Others focused on documentation. Photos of the signs, screenshots of parcel boundaries, GPS pins of where the camera was placed, and clear timestamps matter when it becomes a “he said, she said.” People also urged the landowner not to handle it face-to-face. When firearms and tempers mix, even a simple conversation can go sideways.
What the landowner actually did next
Instead of waiting at the gate or trying to run people off in person, the landowner gathered the basics: the trail-cam photos, a simple sketch of the entrance, and proof of where the property line sat. Then they contacted the appropriate local authorities and asked for guidance on how to handle repeat trespass during hunting season.
In many rural areas, that can mean a game warden, a sheriff’s deputy, or both, depending on how the call is framed. If the core problem is trespass with hunting gear, wildlife officers often have the most context. If it involves property damage—like cutting brush, breaking a gate, or moving barriers—then it may shift into a different lane.

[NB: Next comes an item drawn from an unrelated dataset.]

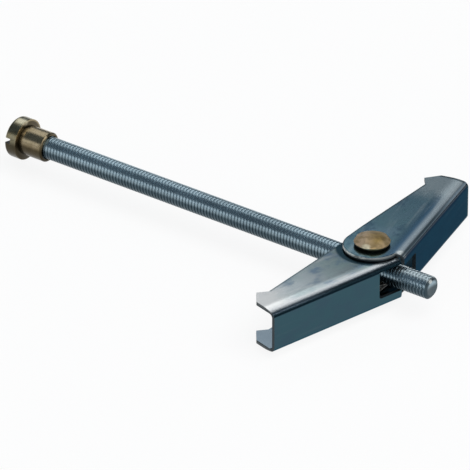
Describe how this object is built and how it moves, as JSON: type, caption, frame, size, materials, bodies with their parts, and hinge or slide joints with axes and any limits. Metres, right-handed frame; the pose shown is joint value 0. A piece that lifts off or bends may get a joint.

The landowner also reinforced the physical side: moving the barrier slightly to eliminate the easy “walk-around,” placing signage where it would be in-frame for the camera, and keeping the entrance tidy so it was obvious that someone had altered it. The goal wasn’t to bait anyone. It was to remove excuses.
Hunters who haven’t dealt with the landowner side of this should take note: the quickest way to lose access in a whole neighborhood is to treat one person’s boundary like it doesn’t matter. If you’re not sure, ask. If you can’t ask, don’t cross. And if you’ve got a long walk from a legal access point, that’s just part of hunting public ground the right way.
The woods are big, and there’s usually another route. The moment you start cutting your own path across someone else’s place, you’re not just breaking a rule—you’re gambling with your season, your wallet, and somebody else’s peace of mind.